- Theatrical release poster
- Directed by: Lewis D. Collins
- Screenplay by: Albert DeMond
- Story by: Harold Greene
- Produced by: Larry Darmour
- Starring: Jack Holt; Stanley Fields; Noel Madison;
- Cinematography: James S. Brown Jr.
- Edited by: Dwight Caldwell
- Music by: Lee Zahler
- Production company: Larry Darmour Productions
- Distributed by: Columbia Pictures
- Release date: November 15, 1940;
- Running time: 53 minutes
- Country: United States
- Language: English

= The Great Plane Robbery (1940 film) =

The Great Plane Robbery (aka The Great Plane Robber) is a 1940 crime-adventure B film directed by Lewis D. Collins. Collins was more often associated with directing serials for Universal and Columbia Pictures. It stars Jack Holt, Stanley Fields and Noel Madison. Though typical of the melodramas that Holt made after transitioning from silent screen epics, western and adventure films were his forte. Reviewer Hal Erickson found it ironic that Holt, who in real life had a fear of flying, starred in so many aviation-oriented films. It was written by Albert DeMond from a story by Harold Greene.

==Plot==
Special agent Mike Henderson (Jack Holt) has been assigned by an insurance company to protect gangster Joe Colson (Noel Madison). Joe has recently been released from prison, just three months before his life insurance policy, worth half a million dollars, is due to expire.

After Mike arrives at Leavenworth, Kansas, on the day of Colson's release, he discovers that two gangsters, Eddie (Paul Fix) and Nick (Harry Cording), are there as well, waiting to see Joe. They greet him and then take Joe aboard an aircraft, with Mike following closely behind. That night, Eddie and Nick storm the cockpit and force the pilot to land near a lodge where Frankie Toller (Stanley Fields), Joe's successor, awaits. When they arrive, Frankie divulges that he will hold Joe prisoner until Joe reveals where his fortune is stashed. Later, he sees Mike and inducts him into the gang, believing he is one of Joe's old friends.

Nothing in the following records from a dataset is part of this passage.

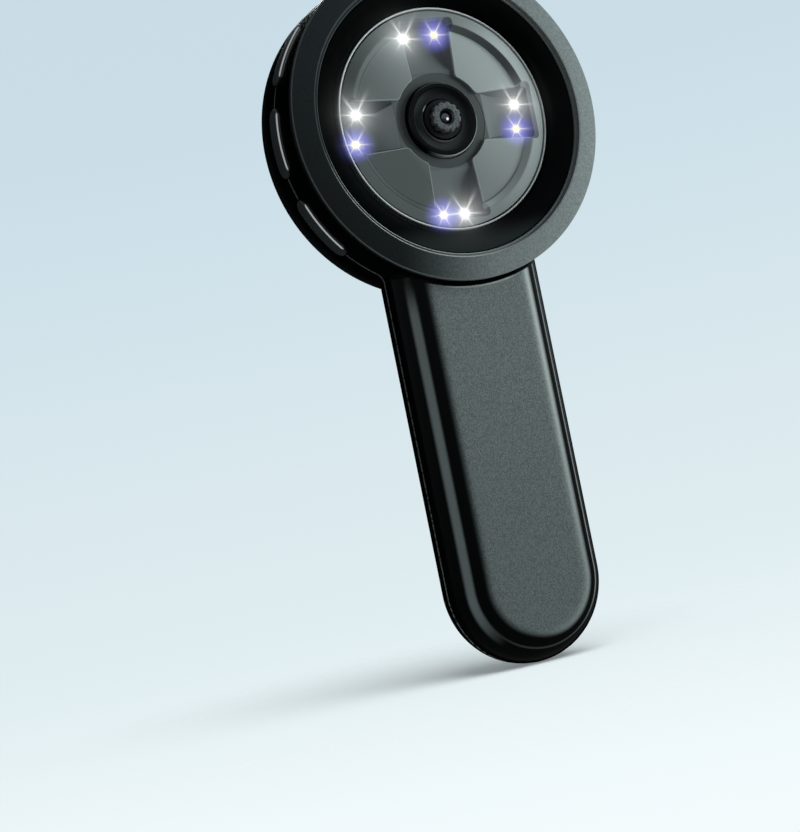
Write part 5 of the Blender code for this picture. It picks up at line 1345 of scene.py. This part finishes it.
class MICROSCOPE_OT_lens(bpy.types.Operator):
    """Makes the collar, the scalloped lens head and the lens glass, whose dome is a quarter
    of an ellipse: (radius cos t, top - crown (1 - sin t))."""

    bl_idname = "microscope.lens"
    bl_label = "Lens"

    def execute(self, context):
        size = sizes("lens")
        outer = radius_of("lens_collar")
        front, back = front_of("lens_collar"), back_of("lens_collar")
        floor = front - size.collar_dish
        lip = size.collar_bore + size.collar_lip
        corners = [
            (size.collar_bore, back), (outer, back), (outer, front), (outer - size.collar_edge * 1.6, front),
            (outer - size.collar_edge * 2.6, floor), (lip + size.collar_lip, floor),
            (lip, floor + size.collar_lip / 2), (size.collar_bore, floor + size.collar_lip / 2),
        ]
        reach = [0, 0, size.collar_edge * 0.8, 0.0003, 0.0005, 0.0002, 0.00008, 0.0001]
        piece = turned("lens_bezel", rounded(corners, reach, 8), [FINISHES["collar"]], SMALL_TURN_STEPS)
        wear(piece, "housing", "gloss_black", "lens_collar")
        self.make_head(size)
        low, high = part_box("lens_glass")
        radius = (high.x - low.x) / 2
        top, back = -low.y, -high.y
        turn = np.linspace(0, math.pi / 2, 13)
        crown = 0.0004
        dome = np.stack([radius * np.cos(turn), top - crown * (1 - np.sin(turn))], axis=-1)
        profile = np.concatenate([[(0, back), (radius, back)], dome])
        piece = turned("lens_window", profile, [FINISHES["lens_glass"]], SMALL_TURN_STEPS)
        wear(piece, "housing", "optical_glass", "lens_glass")
        return {"FINISHED"}

    def make_head(self, size):
        """Rings whose radius dips at each scallop: r - d max(0, cos(n a))^0.7."""
        outer = radius_of("lens_barrel")
        front, back = front_of("lens_barrel"), back_of("lens_barrel")
        head_back = front - size.head_height
        thread, stop = outer - 0.0004, 0.0011
        glass_back = back_of("lens_glass") - CLEARANCE
        rows = [
            (thread, back, 0), (thread, head_back, 0), (outer, head_back, 1), (outer, front - 0.00025, 1),
            (outer - 0.00008, front - 0.0001, 1), (outer - 0.00025, front, 1), (outer - 0.0009, front, 0.6),
            (size.mouth + 0.0001, front, 0), (size.mouth, front - 0.0001, 0),
            (size.bore, front - size.mouth_drop, 0), (size.bore, glass_back, 0), (stop, glass_back, 0),
            (stop, back, 0),
        ]
        radius, depth, dip = (np.array(rows)[:, index, None] for index in range(3))
        angles = np.arange(size.scallops * 16) * math.tau / (size.scallops * 16)
        wave = np.maximum(np.cos(angles * size.scallops), 0) ** 0.7
        outline = polar(radius - dip * size.scallop * wave[None], angles[None])
        finishes = [FINISHES["lens_head"], FINISHES["thread"]]
        piece = surface("lens_head", lay(outline, depth), finishes, bands=[(0, 2, 1), (8, 13, 1)])
        wear(piece, "housing", "black_metal", "lens_barrel")


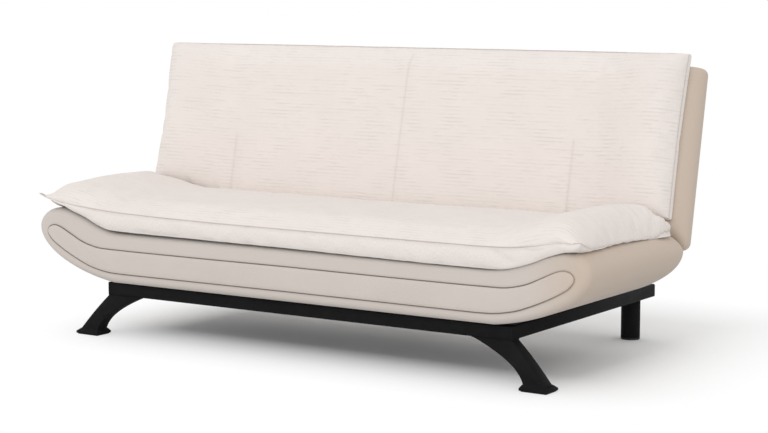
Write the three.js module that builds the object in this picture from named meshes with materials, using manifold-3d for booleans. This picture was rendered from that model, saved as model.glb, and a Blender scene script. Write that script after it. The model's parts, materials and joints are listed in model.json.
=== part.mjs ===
// A click-clack sofa bed. A black steel base stands on two cast front legs and two round rear legs.
// A boat-shaped seat and a boat-shaped back fold on one pivot line, and each carries a padded topper.
// Millimetres. X runs along the sofa, Y towards its back and Z up. While it is built, Y is zero at
// the front face of the seat. At the end the sofa is moved so that the middle of its footprint,
// on the floor, is the origin.
import * as THREE from "three";
import { mergeVertices } from "three/addons/utils/BufferGeometryUtils.js";
import Module from "manifold-3d";

const wasm = await Module();
wasm.setup();

// Clearances and overruns
const touch = 0.3; // between pieces that touch
const running = 0.5; // between pieces that turn past each other
const bore_clearance = 0.1; // round a pin or a bolt
const overrun = 5; // how far a cutting shape runs past what it cuts
const merge_distance = 0.0001;

// The boat section that the seat and the back share
const shell_half_length = 992;
const shell_tip = 92; // how much of each end is the rounded tip, past the risen face
const shell_rise_run = 240; // along this the upholstered face rises
const shell_under_run = 302; // how much of each end has its underside curved up
const shell_rise = 63;
const shell_rise_end = shell_half_length - shell_tip; // where the upholstered face stops rising
const shell_flat_above = shell_rise_end - shell_rise_run; // half length of the flat face
const shell_flat_below = shell_half_length - shell_under_run; // and of the flat underside
const shell_tip_control_shares = [0.46, 0.86, 0.5]; // how full the curves under a tip are

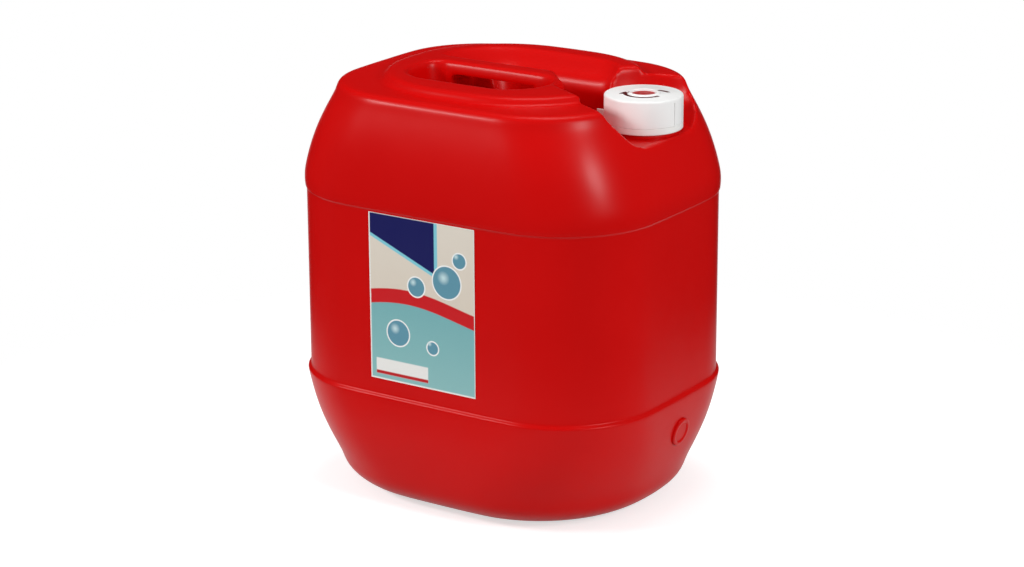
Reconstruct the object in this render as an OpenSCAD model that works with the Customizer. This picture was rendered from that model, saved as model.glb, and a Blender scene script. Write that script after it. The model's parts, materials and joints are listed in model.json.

The aircraft's disappearance becomes a worldwide sensation. The next morning, the gang discovers that an insurance company detective was a passenger on the missing aircraft. The gang assumes it is salesman Homer Pringle (Hobart Cavanaugh). Mike, managing to convince Frankie that Joe is completely broke, proposes that they force Homer to call the insurance company with an offer to ransom Joe. Accordingly, Mike and two others go into town, where Mike stages the fake killing of Homer by shooting him with blanks. Mike and the gang members return to Frankie, while Homer telephones the police. As Frankie prepares to flee, the police arrive and arrest him and the rest of the gang. Afterward, the passengers board the aircraft and finally reach their destination. Meanwhile, Joe is taken into custody for a different offense, assuring Mike that he will outlive his policy.

==Cast==

- Jack Holt as Mike Henderson
- Stanley Fields as Frankie Toller
- Vicki Lester as Helen Carver
- Noel Madison as Joe Colson
- Granville Owen as Jim Day
- Theodore Von Eltz as Rod Brothers
- Hobart Cavanaugh as Homer Pringle
- Milburn Stone as Krebber
- Paul Fix as Eddie Lindo
- Harry Cording as Nick Harmon
- John Hamilton as Dr. Jamison
- Doris Lloyd as Mrs. Jamison
- Lane Chandler as Bill Whitcomb

==Production==
Principal photography, under the working title of Keep Him Alive, took place from April 14 to 24, 1940.

Some filming took place at the Monrovia Airport in Monrovia, California.

==Reception==
The Great Plane Robbery received negative reviews. In his book Aviation in the Cinema, Stephen Pendo called The Great Plane Robbery, a "poor Jack Holt adventure." Bosley Crowther, in his review for The New York Times, wrote that "Holt has come up against a lot of dull, witless scripts, but it is doubtful that any was as colorless and static as The Great Plane Robbery ... this one is recommended only to Jack's most rabid admirers."

In a later review, Hal Erickson commented, "The first half of the film is a mini-Grand Hotel, giving way to three climactic reels of nonstop action and suspense. (1937)." A review in the book VideoHound's Golden Movie Retriever gave The Great Plane Robbery one and a half stars.